Note that this assembly does not require a printed circuit board, just a few
holes through a piece of plastic or whatever, to stick through the wires and
the pins (legs) on the 1902. On the back side, bend the pins and wires to touch
where appropriate, and solder them together. Total project – less than
20 minutes, once you have the bits you need, of course.
The picture above shows all the pieces. The largest item is the original Orion D-cell battery pack. The smaller NiMH rechargeable pack is next to it. The small box with the voltage regulator is also shown with the various wires.

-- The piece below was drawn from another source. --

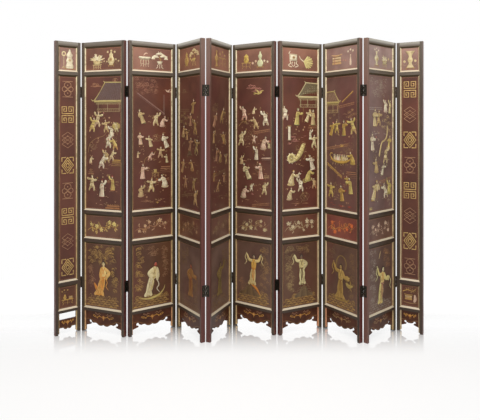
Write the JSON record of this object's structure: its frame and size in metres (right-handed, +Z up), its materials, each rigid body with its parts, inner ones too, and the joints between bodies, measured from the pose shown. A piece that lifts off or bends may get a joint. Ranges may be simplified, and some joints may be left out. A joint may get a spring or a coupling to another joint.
{
  "type": "folding lacquer screen",
  "caption": "Free-standing folding screen of hinged lacquer leaves set in a zigzag, with gilt mouldings, inlaid figure panels and scalloped aprons.",
  "frame": {"origin": "on the floor, under the middle of the screen's bounding box as it stands", "axes": "+Z up; +X along the length of the screen; -Y is the front that the figure panels face"},
  "size_m": [2.6492, 0.3792, 2.1],
  "materials": {
    "frame_lacquer": "dark lacquer, satin",
    "board_lacquer": "brown-red lacquer, satin",
    "gilt": "worn gilt over wood",
    "apron_lacquer": "brown-red lacquer, satin",
    "hinge_iron": "blackened iron"
  },
  "bodies": {
    "leaf_01": {"leaf_01_stiles": "frame_lacquer", "leaf_01_rails": "frame_lacquer", "leaf_01_boards": "board_lacquer", "leaf_01_mouldings": "gilt", "leaf_01_apron": "apron_lacquer", "leaf_01_hinges": "hinge_iron"},
    "leaf_02": {"leaf_02_stiles": "frame_lacquer", "leaf_02_rails": "frame_lacquer", "leaf_02_boards": "board_lacquer", "leaf_02_mouldings": "gilt", "leaf_02_apron": "apron_lacquer", "leaf_02_hinges": "hinge_iron"},
    "leaf_03": {"leaf_03_stiles": "frame_lacquer", "leaf_03_rails": "frame_lacquer", "leaf_03_boards": "board_lacquer", "leaf_03_mouldings": "gilt", "leaf_03_apron": "apron_lacquer", "leaf_03_hinges": "hinge_iron"},
    "leaf_04": {"leaf_04_stiles": "frame_lacquer", "leaf_04_rails": "frame_lacquer", "leaf_04_boards": "board_lacquer", "leaf_04_mouldings": "gilt", "leaf_04_apron": "apron_lacquer", "leaf_04_hinges": "hinge_iron"},
    "leaf_05": {"leaf_05_stiles": "frame_lacquer", "leaf_05_rails": "frame_lacquer", "leaf_05_boards": "board_lacquer", "leaf_05_mouldings": "gilt", "leaf_05_apron": "apron_lacquer", "leaf_05_hinges": "hinge_iron"},
    "leaf_06": {"leaf_06_stiles": "frame_lacquer", "leaf_06_rails": "frame_lacquer", "leaf_06_boards": "board_lacquer", "leaf_06_mouldings": "gilt", "leaf_06_apron": "apron_lacquer", "leaf_06_hinges": "hinge_iron"},
    "leaf_07": {"leaf_07_stiles": "frame_lacquer", "leaf_07_rails": "frame_lacquer", "leaf_07_boards": "board_lacquer", "leaf_07_mouldings": "gilt", "leaf_07_apron": "apron_lacquer", "leaf_07_hinges": "hinge_iron"},
    "leaf_08": {"leaf_08_stiles": "frame_lacquer", "leaf_08_rails": "frame_lacquer", "leaf_08_boards": "board_lacquer", "leaf_08_mouldings": "gilt", "leaf_08_apron": "apron_lacquer", "leaf_08_hinges": "hinge_iron"},
    "leaf_09": {"leaf_09_stiles": "frame_lacquer", "leaf_09_rails": "frame_lacquer", "leaf_09_boards": "board_lacquer", "leaf_09_mouldings": "gilt", "leaf_09_apron": "apron_lacquer", "leaf_09_hinges": "hinge_iron"},
    "leaf_10": {"leaf_10_stiles": "frame_lacquer", "leaf_10_rails": "frame_lacquer", "leaf_10_boards": "board_lacquer", "leaf_10_mouldings": "gilt", "leaf_10_apron": "apron_lacquer", "leaf_10_hinges": "hinge_iron"}
  },
  "joints": [
    {"name": "fold_1", "type": "hinge", "parent": "leaf_02", "child": "leaf_01", "pos_m": [-1.15775, 0.05242, 0], "axis": [0, 0, 1], "range_deg": [-60, 120]},
    {"name": "fold_2", "type": "hinge", "parent": "leaf_03", "child": "leaf_02", "pos_m": [-0.80043, -0.05136, 0], "axis": [0, 0, -1], "range_deg": [-55, 125]},
    {"name": "fold_3", "type": "hinge", "parent": "leaf_04", "child": "leaf_03", "pos_m": [-0.47248, 0.12445, 0], "axis": [0, 0, 1], "range_deg": [-89, 91]},
    {"name": "fold_4", "type": "hinge", "parent": "leaf_05", "child": "leaf_04", "pos_m": [-0.23428, -0.16141, 0], "axis": [0, 0, -1], "range_deg": [-122, 58]},
    {"name": "fold_5", "type": "hinge", "parent": "leaf_05", "child": "leaf_06", "pos_m": [-0.055, 0.16465, 0], "axis": [0, 0, -1], "range_deg": [-101.5, 78.5]},
    {"name": "fold_6", "type": "hinge", "parent": "leaf_06", "child": "leaf_07", "pos_m": [0.26823, -0.01969, 0], "axis": [0, 0, 1], "range_deg": [-62, 118]},
    {"name": "fold_7", "type": "hinge", "parent": "leaf_07", "child": "leaf_08", "pos_m": [0.61396, 0.11787, 0], "axis": [0, 0, -1], "range_deg": [-82.5, 97.5]},
    {"name": "fold_8", "type": "hinge", "parent": "leaf_08", "child": "leaf_09", "pos_m": [0.85217, -0.16799, 0], "axis": [0, 0, 1], "range_deg": [-98.5, 81.5]},
    {"name": "fold_9", "type": "hinge", "parent": "leaf_09", "child": "leaf_10", "pos_m": [1.1466, 0.05953, 0], "axis": [0, 0, -1], "range_deg": [-73.5, 106.5]}
  ]
}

To now use this setup to replace the battery in the Intellescope Object locator, I placed the 9V battery connector so that the terminals would have the same sense as the battery I was replacing, i.e. smaller male fitting on the left, and then wedged it in place with a bit of foam left over from an eyepiece storage case.
I then drilled a small hole near the edge of the battery cover and snapped it in place. As you can also see, I ran 9V wire inside the normal coiled wire going from the base to the controller.
I pretty much always keep the Intellescope in its holster, so this setup works well for me.
The 12V NiMH pack is small enough to be attached (Velcro) the corner of my base and still allow the OTA to reach vertical without interference. I keep it attached to the base and charge it in place.
The picture on the right shows the system with the 9V converter added.
It is very nice to have one less thing to carry or setup, as all I have to do at my observing site, once the OTA is on the base, is plug in one connector and the fan and Intellescope are running and/or ready to go.